昨年9月に北海道の牧場で名馬のたてがみが切り取られる事件が発生した。発生から半年以上たった3月27日に北海道警は、埼玉県川口市の55歳の女が事件に関与したとして、器物損壊容疑で逮捕した。
女は昨年9月13日に日高町の
ヴェルサイユリゾート
ファームを訪れ、
安田記念(1998年)や仏GI・ジャック・ル・マロワ賞(1998年)などGI・5勝の
タイキシャトル(セ26)と2010年の
ジャパンCなどGI・2勝の
ローズキングダム(セ13)のたてがみの一部を、刃物で切り取った容疑が持たれている。
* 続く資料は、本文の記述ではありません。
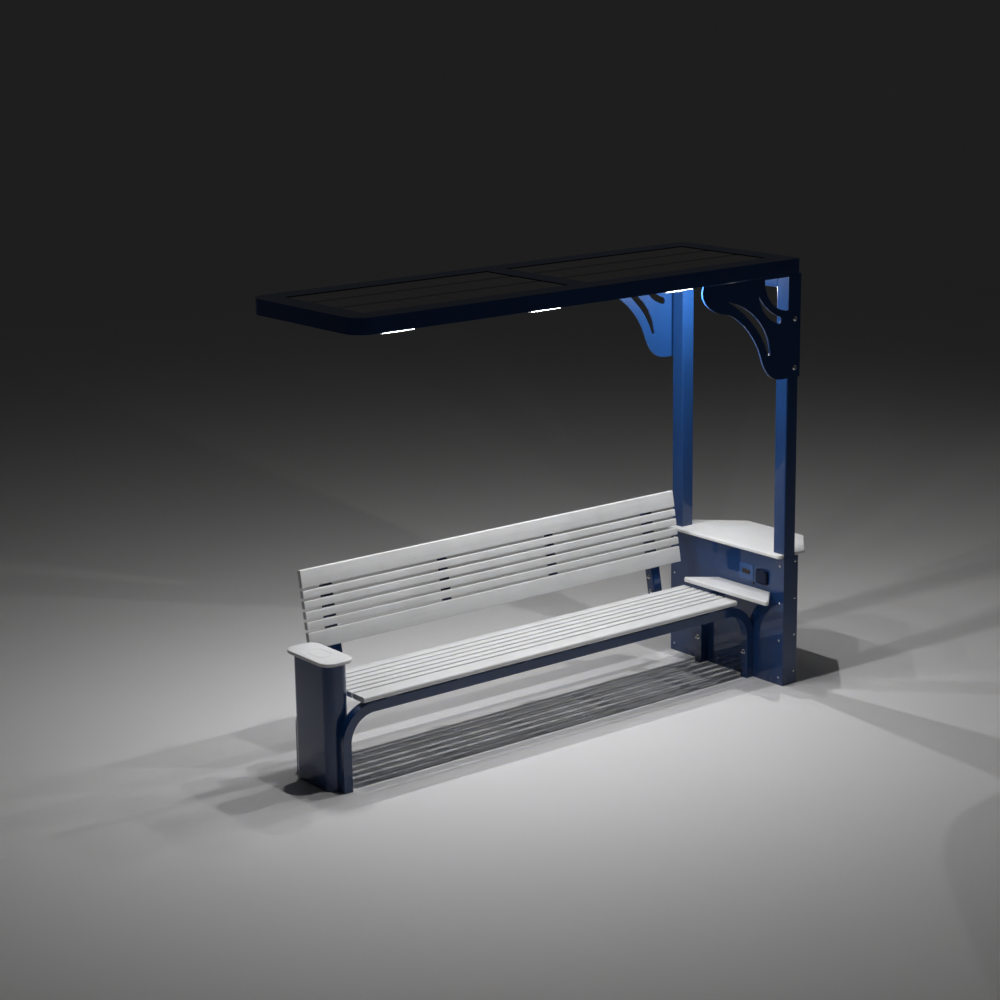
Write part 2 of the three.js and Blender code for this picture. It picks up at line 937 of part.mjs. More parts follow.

タイキシャトルを所有する認定NPO法人引退馬協会の沼田恭子代表は、一報を受けて以下のようにコメントを出した。
「被害馬の一頭である
タイキシャトル号の所有者として、容疑者が逮捕され安堵しております。
ヴェルサイユリゾート
ファーム様はじめ捜査にご協力いただいた皆様、容疑者特定にご尽力いただきました警察関係者の皆様に心より感謝申し上げます。
鬣(たてがみ)を切るという行為は、馬にとってもストレスとなり、間違えば怪我をする可能性もあるばかりではなく、馬の繋養先のご厚意と見学者の良心の上に成り立っている馬の繋養展示そのものを揺るがしかねず、容認できるものではありません。
類似の犯罪が発生しないよう、預託施設と連携しながら牧場見学マナーの啓発に努めて参ります」
昨年9月には日高町の日西牧場に繋養されている1993年の
菊花賞などGI・3勝の
ビワハヤヒデ(牡30)や、浦河町の優駿ヴィレッジAERUで余生を過ごしている1993年のダービー馬
ウイニングチケット(セ30)も同様の被害に遭っており、道警はその件についても女が関連しているかを調べる方針だ。